One of the earliest teachings about marketing is around knowing your ‘product’, and the questions around it.  Understand the difference around features and benefits, and then identify how you communicate these.

3. It’s Not All About Speed

As I’ve grown older, I’ve become less concerned about the G-force I’m producing, and more aware of the technique I’m using to reach the bottom.

Speed isn’t everything.

While the speed with which you can market your campaign is certainly impressive, and you can hang your hat on how quickly your campaign got to market, if it isn’t thought out properly from a strategic viewpoint it could become a waste of resources.

By improving ‘technique’ – your marketing strategy – you will reap greater and more efficient outcomes.

Understand your target markets, the demographics of your audience, the media they consume, and direct your marketing in a focused manner.

4. Understand The Terrain

Standing at the top of unknown, snowy slopes, about to descend into a gaping chasm of bumps, snow and trees, I spend a good while looking over the terrain and identifying any dangers that may present themselves.

I’ll know that if it’s heavy with fog I need to go slower, and if it’s icy under foot, that controlling my skis will be important.  I’ve probably spoken to friends who have completed this run, about the difficulties in this terrain and what they faced.

Every terrain is different, and every market is challenging.

You need to identify the market you’re playing in.  Understand internal and external threats to your campaign.  What can you and can you not control?

A simple SWOT (Strengths, Weaknesses, Opportunities, Threats) analysis is a great way of looking at the market you compete in ‘from the top of the run’, and understanding the challenges you face and what you need to do to overcome them.

HOWEVER…

5. Obstacles Will Always Appear

Any skier worth their weight in gold will tell you they have had any number of incidents involving unexpected obstacles.

For some unknown reason, trees can pop up from nowhere.  A cliff face will suddenly emerge before you.  These things weren’t there a second ago, they just suddenly appeared.

Unfortunately, certain obstacles like trees and rocks don’t move.

There’s only so much planning and understanding of the terrain you can do, until you have to react to unexpected circumstances.

Be flexible.  Don’t be too stuck in certain ways to change if some things don’t work, or if something unexpected pops up.

Prepare contingency plans.  Through your SWOT analysis you should be able to identify internal and external threats of things that may appear, and plan to overcome these.

6. Face Forward

If you’ve recently been watching the Winter Olympics in Sochi, you’ll have seen any number of skiers hurtling towards the bottom of a hill with their legs pumping like car pistons, up and down, left and right.

World-class skiers on a bumps course will cover 4 x moguls in 1 x second.

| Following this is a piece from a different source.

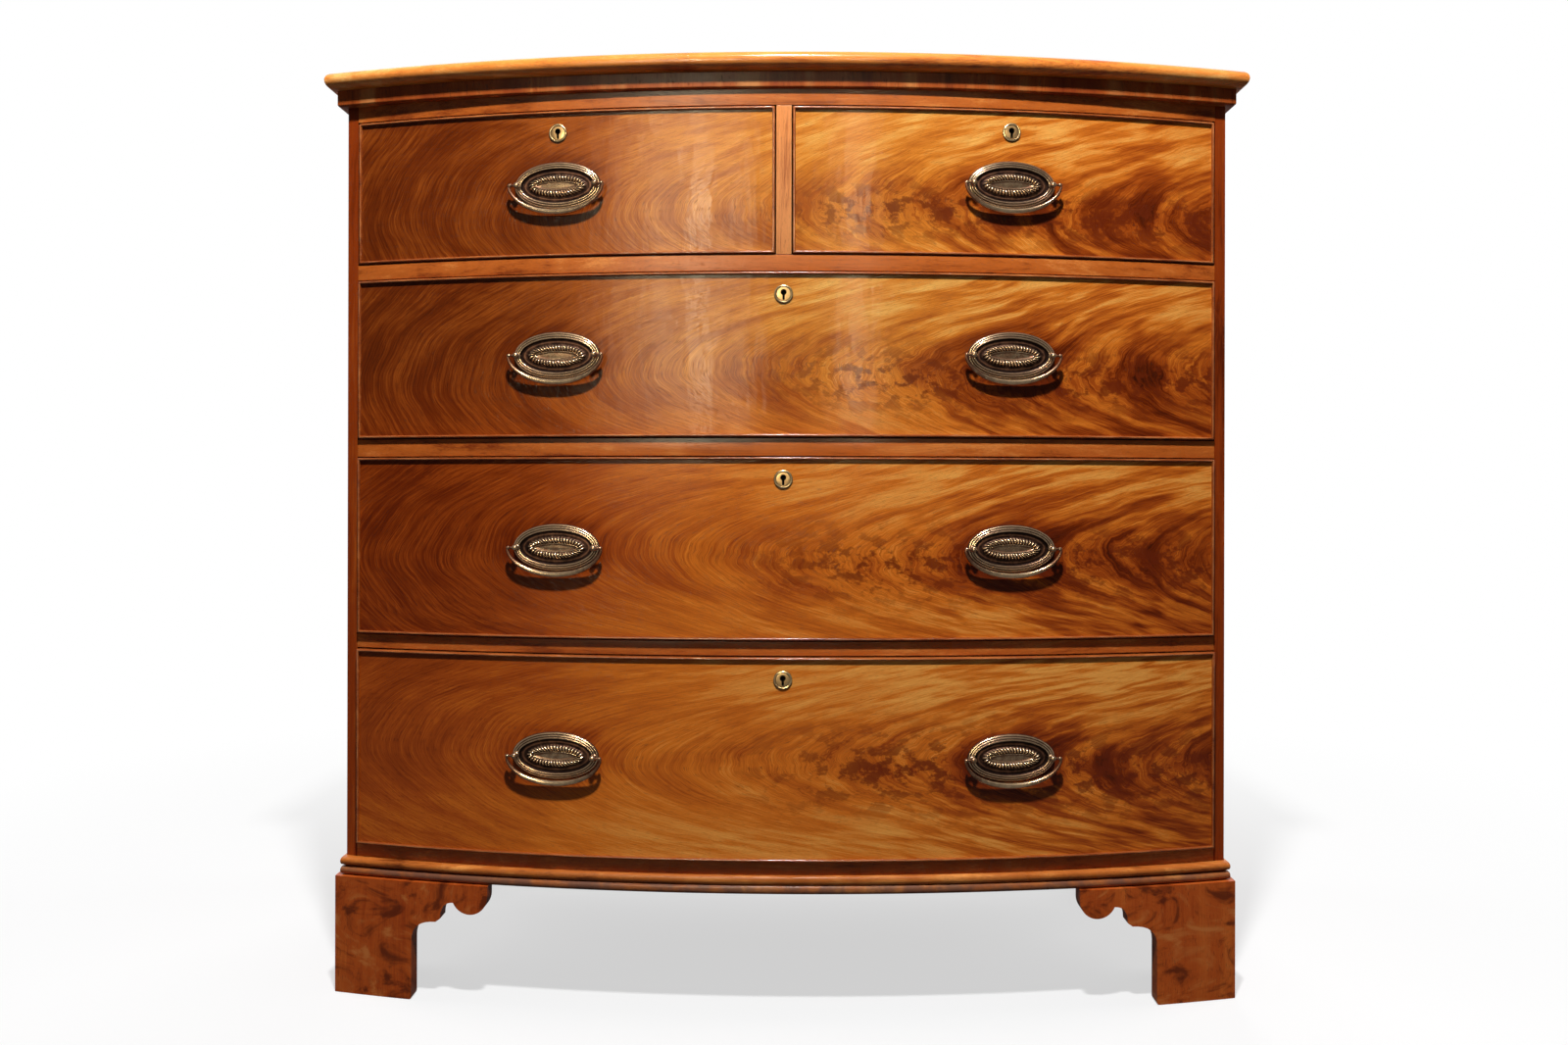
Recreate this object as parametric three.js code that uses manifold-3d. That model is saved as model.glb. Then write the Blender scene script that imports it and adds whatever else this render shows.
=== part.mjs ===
// Bow front chest of drawers: two short drawers over three long ones, on scrolled bracket feet.
// Lengths are in millimetres. X runs to the right, Y to the back and Z up, seen from the front.
// The origin is on the floor, under the middle of the chest.
import * as THREE from "three";
import { mergeVertices } from "three/addons/utils/BufferGeometryUtils.js";
import Module from "manifold-3d";

const wasm = await Module();
wasm.setup();

// Gaps between pieces
const jointGap = 0.3; // what glued and housed pieces keep between them
const drawerGap = 1.4; // round each drawer front in its opening
const runningGap = 0.4; // under a drawer's sides
const cutOverrun = 5; // how far a cutter runs past the face that it opens

// Carcase
const carcaseWidth = 1026;
const carcaseDepth = 455; // along a side, from its front corner
const bowSag = 70; // how far the middle of the front stands out past the corners
const sideThickness = 13;
const railDepth = 48; // behind the front corners
const dustboardThickness = 9;
const housingDepth = 5; // how far rails and boards are let into the sides
const housingSetback = 14; // the housings stop this far behind the front corners
const bottomBoardThickness = 22;
const backThickness = 12;
const backRebate = 7; // how far the back is let into each side
const backBoardCount = 5;
const backGrooveDepth = 3; // the V where two back boards meet
const dividerWidth = 17;
const dividerDepth = 50;
const guideHeight = 22; // the batten behind the divider that keeps the short drawers apart

// Heights, from the floor up
const footHeight = 135;
const baseMouldingHeight = 20.5;
const bottomRailShow = 15; // what shows of the bottom board above the moulding
const lowerOpening = 229.4;
const lowerRail = 16;
const middleOpening = 206.9;
const middleRail = 20;
const upperOpening = 186.3;
const upperRail = 18;
const shortOpening = 166.8;
const topRailShow = 18.1;
const friezeHeight = 18;
const topThickness = 20;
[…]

Throughout this however, as knees, legs, ankles and feet all switch direction under the upper body – the chest and head remain the same.

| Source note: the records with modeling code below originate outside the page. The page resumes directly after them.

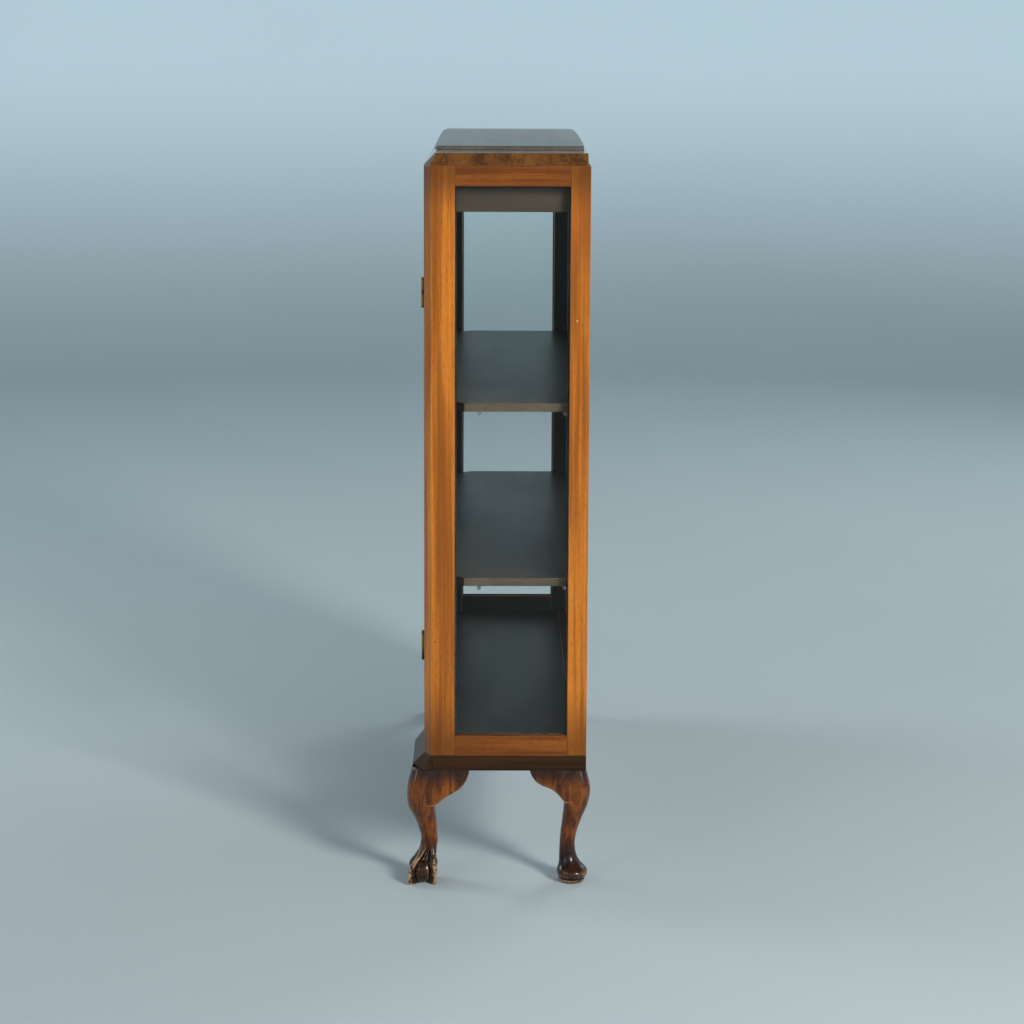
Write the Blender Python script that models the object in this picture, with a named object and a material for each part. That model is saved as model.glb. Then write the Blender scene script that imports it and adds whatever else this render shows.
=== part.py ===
"""China cabinet on cabriole legs, with two glazed doors. Metres, +Z up, the doors face -Y."""

import math

import bmesh
import bpy
from mathutils import Vector

# Overall sizes
BODY_WIDTH = 0.965
BODY_DEPTH = 0.2696
LEG_HEIGHT = 0.198
PLINTH_HEIGHT = 0.026
FRAME_HEIGHT = 0.979

# Clearances
GAP = 0.0003
DOOR_GAP = 0.002
HINGE_GAP = 0.003
RUNNING_GAP = 0.0004
PIN_CLEARANCE = 0.0001

# Corner posts, side frames and boards
SIDE_THICKNESS = 0.020
FRONT_STILE_WIDTH = 0.039
BACK_STILE_WIDTH = 0.032
RAIL_HEIGHT = 0.033
CORNER_CANT_X = 0.0196
CORNER_CANT_Y = 0.0113
POST_FACE_WIDTH = 0.042
GLASS_THICKNESS = 0.003
FRIEZE_THICKNESS = 0.012
FRIEZE_DROP = 0.043
BACK_THICKNESS = 0.006
BOARD_THICKNESS = 0.015
DOOR_STOP_DEPTH = 0.012
DOOR_STOP_DROP = 0.008

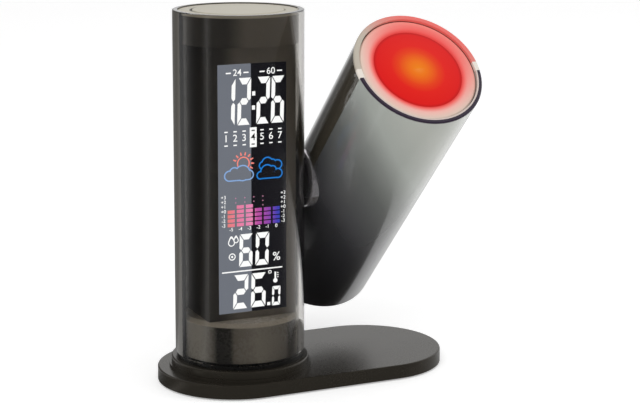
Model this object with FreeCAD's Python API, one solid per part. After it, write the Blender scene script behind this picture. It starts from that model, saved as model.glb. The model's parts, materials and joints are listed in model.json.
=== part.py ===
import FreeCAD, Part
import math
import os

# Projection alarm clock: an upright round clock tube on a long flat foot, with a second tube
# beside it that turns on a side pivot and throws the time onto a wall or ceiling.
# Millimetres. The origin is on the table under the clock tube's axis, +Z is up, the display
# looks along -Y and the projector tube stands on the +X side.

V = FreeCAD.Vector
X_AXIS = V(1, 0, 0)
Y_AXIS = V(0, 1, 0)
Z_AXIS = V(0, 0, 1)

# Clearances
RUN_FIT = 0.05          # radial running clearance of the pivot shaft and the lens barrel
MOVE_GAP = 0.3          # between faces that pass each other
SEAT_GAP = 0.1          # around a piece that sits in a pocket of its own body
SKIN_GAP = 0.4          # around a button in its hole

# Tubes, shared by the clock and the projector
TUBE_R = 30.0
TUBE_WALL = 2.4
SPLIT_Y = 3.2           # the clear front shell ends this far in front of the tube's axis
EDGE_ROUND = 0.6

# Foot
BASE_REACH = 6.0        # how far its rounded ends reach past the tubes
BASE_LENGTH_CENTRES = 68.0
BASE_END_X = -2.6       # centre of the rounded end under the clock tube
PAD_T = 0.8
PAD_INSET = 3.0
BASE_T = 7.2            # from the table to the top face
BOTTOM_T = 1.8
BASE_WALL = 2.2
BASE_TOP_T = 2.0
WEIGHT_T = 2.2
BASE_EDGE_R = 0.8
BASE_BOSS_R = 4.0
BASE_SCREW_R = 1.5
BASE_SCREW_LEN = 5.0
BASE_SCREW_SPREAD = 22.0

# Collar around the foot of the clock tube
COLLAR_REACH = 2.0      # past the tube
COLLAR_FOOT_REACH = 1.0
COLLAR_H = 4.7
COLLAR_EDGE_R = 0.9
GROOVE_DEPTH = 0.8

# Clock tube
TUBE_LIFT = 1.8         # from the collar to the tube
TUBE_TOP_Z = 173.0

# Inner drum that carries the display chassis
DRUM_GAP = 1.0          # between the drum and the tube
DRUM_WALL = 2.4
DRUM_H = 19.1           # above the tube's foot
DRUM_CHAMFER = 1.6
DRUM_BOSS_R = 3.6
DRUM_SCREW_INSET = 6.6
DRUM_SCREW_R = 1.4
DRUM_SCREW_LEN = 10.0

# Display
LCD_LIFT = 3.2          # above the drum
LCD_DROP = 8.5          # below the chassis's top
LCD_PROUD = 0.2
LCD_T = 2.2
LCD_BORDER = 1.6        # how far the light guide reaches past the window
LCD_RIM = 1.0           # of the holder around the light guide
CHASSIS_T = 2.0
CHASSIS_SIDE_GAP = 1.45     # between the battery holder and the chassis's side walls
CHASSIS_FRONT_GAP = 1.5     # between its front corners and the tube
CHASSIS_BACK_GAP = 2.9      # between its back corners and the tube
LIGHT_GUIDE_T = 3.0
LCD_BACK_T = 1.6
BOARD_T = 1.6
BOARD_GAP = 2.4         # between the display holder and the main board
BUZZER_R = 8.0
BUZZER_T = 3.6
BUZZER_DROP = 16.0      # below the display's top
CHIP_SIDE = 12.0
CHIP_T = 1.6
CHIP_DROP = 42.0        # below the display's top
BOARD_LOW_INSET = 4.0
BOARD_HIGH_INSET = 3.0
POST_SIDE_INSET = 3.3
POST_END_INSET = 4.0    # from the main board's ends
POST_R = 1.2
POST_SPACER_R = 2.4
POST_HEAD_R = 2.2
STRIP_HALF_W = 12.0
STRIP_LIFT = 13.0       # above the display's foot
STRIP_H = 3.0

# Top of the clock tube
TOP_CAP_DROP = 0.5      # the cap sits this far under the shells' rim
TOP_CAP_T = 2.4
TOP_CAP_SKIRT = 10.0
TOP_CAP_FLOOR_T = 1.6
TOP_CAP_SKIRT_WALL = 1.6
SNOOZE_INSET = 6.6      # of the snooze pad's edge from the tube's bore
SNOOZE_TRAVEL = 1.0
SNOOZE_PROUD = 0.3
SNOOZE_FLANGE = 1.6
SNOOZE_FLANGE_T = 1.4
SNOOZE_STEM_R = 3.0
TOP_BOARD_R = 9.0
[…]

Facing one direction.  Downhill.

Your marketing campaign will have various elements to it, using various media, and various messaging.  It’s important that you have a number of different channels of communication working their own niche the best they can, but they should all serve a singular goal.

Don’t get caught up steering left, or veering right.

Keep the head and the heart of your marketing focused on the outcome.

7. Apres-Skiing

The most enjoyable part of any days skiing, is either sitting back in a hot tub with your drink of choice, as the snow falls and the hot jets pound your sore body, or regaling friends and family with tales of your extraordinary feats.

Sit back and savour success.

Take the time to look over accomplishments, bask in the glory, and embellish every story.  However – always think about what can be done even better next time.

Ski Better.  Market Better.

Whether you’re a seasoned marketer, or just beginning, there are always skills to improve, tips to acknowledge, and snow to ski .

There are core principles that any marketer needs to execute, the key foundations that will form the basis of your work.

What skills, techniques, and tips from skiing do you have that relates to marketing?